• WRITTEN TASK
Your task is to quote the material that follows, in full and exactly.

·····

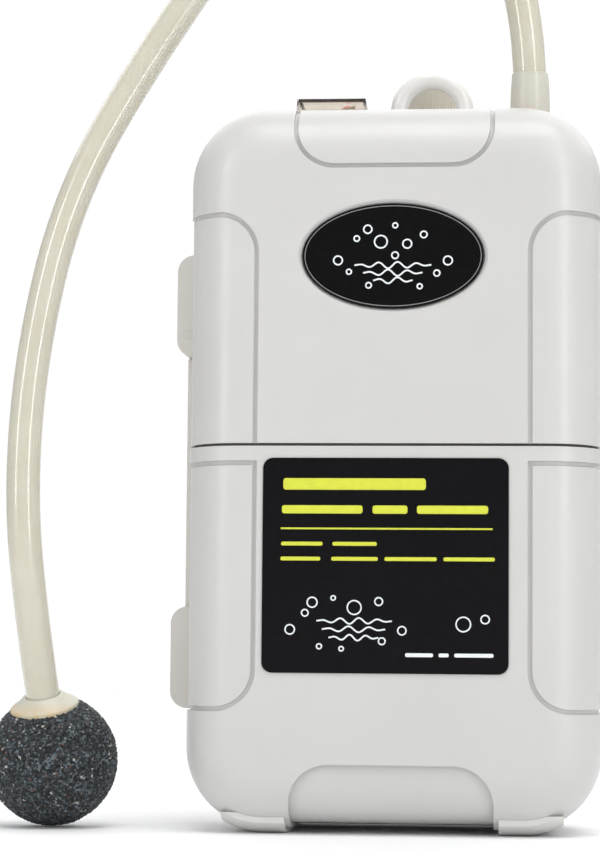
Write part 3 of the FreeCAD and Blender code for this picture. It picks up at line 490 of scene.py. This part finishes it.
HOUSING = Moulded("housing_plastic", (0.595, 0.590, 0.578), 0.34, aged=(0.552, 0.545, 0.525), painted_groove_shade=0.2,
                  edge=0.0002)
RING = Moulded("ring_plastic", (0.76, 0.75, 0.73), 0.22, aged=(0.72, 0.71, 0.68), grain=0.05, coat=0.3)
CLIP = Moulded("clip_plastic", (0.665, 0.645, 0.61), 0.42, aged=(0.60, 0.575, 0.53), painted_groove_shade=0.4)
FOOT = Moulded("foot_rubber", (0.70, 0.695, 0.67), 0.6, aged=(0.64, 0.63, 0.60), grain=0.5)
GASKET = Moulded("gasket_rubber", (0.10, 0.095, 0.07), 0.6, aged=(0.14, 0.13, 0.10))
FRAME = Moulded("frame_plastic", (0.50, 0.49, 0.45), 0.5, aged=(0.44, 0.42, 0.38))
RIBS = Moulded("rib_plastic", (0.60, 0.56, 0.46), 0.45, aged=(0.50, 0.46, 0.36), grain_scale=4200.0, edge=0.0)
SWITCH = Moulded("switch_plastic", (0.78, 0.70, 0.60), 0.38, aged=(0.72, 0.64, 0.53), grain_scale=4200.0,
                 edge=0.00012)
DOT = Moulded("switch_dot_plastic", (0.78, 0.02, 0.02), 0.2, aged=(0.62, 0.01, 0.01), grain=0.03, coat=0.6,
              edge=0.0001)
SLEEVE = Moulded("sleeve_rubber", (0.61, 0.585, 0.51), 0.34, aged=(0.55, 0.525, 0.45), grain=0.12,
                 subsurface=0.25, edge=0.00015)
WHITE_PART = Moulded("white_nylon", (0.78, 0.78, 0.75), 0.45, aged=(0.70, 0.69, 0.63), edge=0.00012)
BLACK_RUBBER = Moulded("black_rubber", (0.03, 0.03, 0.03), 0.62, aged=(0.06, 0.055, 0.05))
FELT = Moulded("filter_felt", (0.75, 0.74, 0.69), 0.95, aged=(0.60, 0.57, 0.50), grain_scale=5200.0,
               grain_depth=0.00012, grain=0.9, edge=0.0)
INNER_TUBE = Vinyl("inner_tube_vinyl", (0.70, 0.70, 0.64), 0.3)
HOSE = Vinyl("hose_vinyl", (0.655, 0.635, 0.53), 0.17, through=0.08)
HOOD = Clear("hood_vinyl", (0.93, 0.885, 0.83), 0.0)
HOOD_RIM = Clear("hood_rim_vinyl", (0.22, 0.21, 0.19), 0.1)
STONE = BondedStone("bonded_stone", (0.0095, 0.012, 0.0135), 0.62)
COLLAR = WornCollar("collar_plastic", (0.58, 0.56, 0.475), 0.4)
BADGE_FACE = Film("badge_face", (0.003, 0.003, 0.0035), 0.14, specular=0.2)
LABEL_FILM = Film("label_film", (0.004, 0.0035, 0.0045), 0.3, specular=0.12)
INK_WHITE = Film("white_ink", (0.78, 0.82, 0.84), 0.4)
# painted highlight along the badge plate's bevelled edge
INK_PAINTED_HIGHLIGHT = Film("painted_highlight_ink", (0.22, 0.22, 0.22), 0.3)
INK_YELLOW = Film("yellow_ink", (0.62, 0.66, 0.05), 0.4)
CELL_JACKET = Film("cell_jacket", (0.05, 0.05, 0.055), 0.25)
WIRE_RED = Film("red_wire", (0.50, 0.02, 0.02), 0.35, coat=0.2)
WIRE_BLACK = Film("black_wire", (0.02, 0.02, 0.02), 0.35, coat=0.2)
STEEL = Metal("ground_steel", (0.58, 0.58, 0.59), 0.28)
ZINC = Metal("zinc_plate", (0.62, 0.63, 0.64), 0.33, tarnish=(0.34, 0.33, 0.30))
NICKEL = Metal("nickel_strip", (0.68, 0.64, 0.55), 0.3, tarnish=(0.38, 0.32, 0.22))
WINDINGS = Metal("copper_windings", (0.62, 0.30, 0.16), 0.42, scratches=0.8)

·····

• WORKED SOLUTION
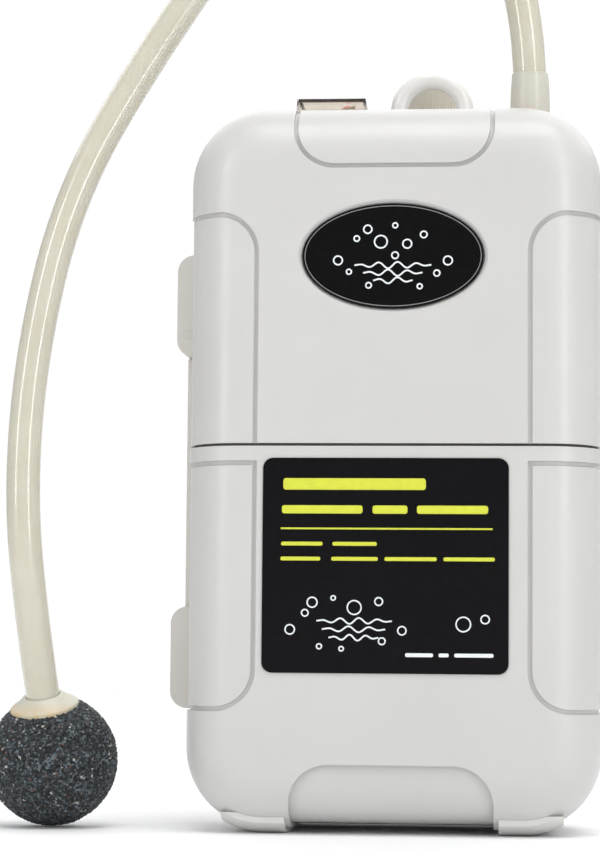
Write part 3 of the FreeCAD and Blender code for this picture. It picks up at line 490 of scene.py. This part finishes it.
HOUSING = Moulded("housing_plastic", (0.595, 0.590, 0.578), 0.34, aged=(0.552, 0.545, 0.525), painted_groove_shade=0.2,
                  edge=0.0002)
RING = Moulded("ring_plastic", (0.76, 0.75, 0.73), 0.22, aged=(0.72, 0.71, 0.68), grain=0.05, coat=0.3)
CLIP = Moulded("clip_plastic", (0.665, 0.645, 0.61), 0.42, aged=(0.60, 0.575, 0.53), painted_groove_shade=0.4)
FOOT = Moulded("foot_rubber", (0.70, 0.695, 0.67), 0.6, aged=(0.64, 0.63, 0.60), grain=0.5)
GASKET = Moulded("gasket_rubber", (0.10, 0.095, 0.07), 0.6, aged=(0.14, 0.13, 0.10))
FRAME = Moulded("frame_plastic", (0.50, 0.49, 0.45), 0.5, aged=(0.44, 0.42, 0.38))
RIBS = Moulded("rib_plastic", (0.60, 0.56, 0.46), 0.45, aged=(0.50, 0.46, 0.36), grain_scale=4200.0, edge=0.0)
SWITCH = Moulded("switch_plastic", (0.78, 0.70, 0.60), 0.38, aged=(0.72, 0.64, 0.53), grain_scale=4200.0,
                 edge=0.00012)
DOT = Moulded("switch_dot_plastic", (0.78, 0.02, 0.02), 0.2, aged=(0.62, 0.01, 0.01), grain=0.03, coat=0.6,
              edge=0.0001)
SLEEVE = Moulded("sleeve_rubber", (0.61, 0.585, 0.51), 0.34, aged=(0.55, 0.525, 0.45), grain=0.12,
                 subsurface=0.25, edge=0.00015)
WHITE_PART = Moulded("white_nylon", (0.78, 0.78, 0.75), 0.45, aged=(0.70, 0.69, 0.63), edge=0.00012)
BLACK_RUBBER = Moulded("black_rubber", (0.03, 0.03, 0.03), 0.62, aged=(0.06, 0.055, 0.05))
FELT = Moulded("filter_felt", (0.75, 0.74, 0.69), 0.95, aged=(0.60, 0.57, 0.50), grain_scale=5200.0,
               grain_depth=0.00012, grain=0.9, edge=0.0)
INNER_TUBE = Vinyl("inner_tube_vinyl", (0.70, 0.70, 0.64), 0.3)
HOSE = Vinyl("hose_vinyl", (0.655, 0.635, 0.53), 0.17, through=0.08)
HOOD = Clear("hood_vinyl", (0.93, 0.885, 0.83), 0.0)
HOOD_RIM = Clear("hood_rim_vinyl", (0.22, 0.21, 0.19), 0.1)
STONE = BondedStone("bonded_stone", (0.0095, 0.012, 0.0135), 0.62)
COLLAR = WornCollar("collar_plastic", (0.58, 0.56, 0.475), 0.4)
BADGE_FACE = Film("badge_face", (0.003, 0.003, 0.0035), 0.14, specular=0.2)
LABEL_FILM = Film("label_film", (0.004, 0.0035, 0.0045), 0.3, specular=0.12)
INK_WHITE = Film("white_ink", (0.78, 0.82, 0.84), 0.4)
# painted highlight along the badge plate's bevelled edge
INK_PAINTED_HIGHLIGHT = Film("painted_highlight_ink", (0.22, 0.22, 0.22), 0.3)
INK_YELLOW = Film("yellow_ink", (0.62, 0.66, 0.05), 0.4)
CELL_JACKET = Film("cell_jacket", (0.05, 0.05, 0.055), 0.25)
WIRE_RED = Film("red_wire", (0.50, 0.02, 0.02), 0.35, coat=0.2)
WIRE_BLACK = Film("black_wire", (0.02, 0.02, 0.02), 0.35, coat=0.2)
STEEL = Metal("ground_steel", (0.58, 0.58, 0.59), 0.28)
ZINC = Metal("zinc_plate", (0.62, 0.63, 0.64), 0.33, tarnish=(0.34, 0.33, 0.30))
NICKEL = Metal("nickel_strip", (0.68, 0.64, 0.55), 0.3, tarnish=(0.38, 0.32, 0.22))
WINDINGS = Metal("copper_windings", (0.62, 0.30, 0.16), 0.42, scratches=0.8)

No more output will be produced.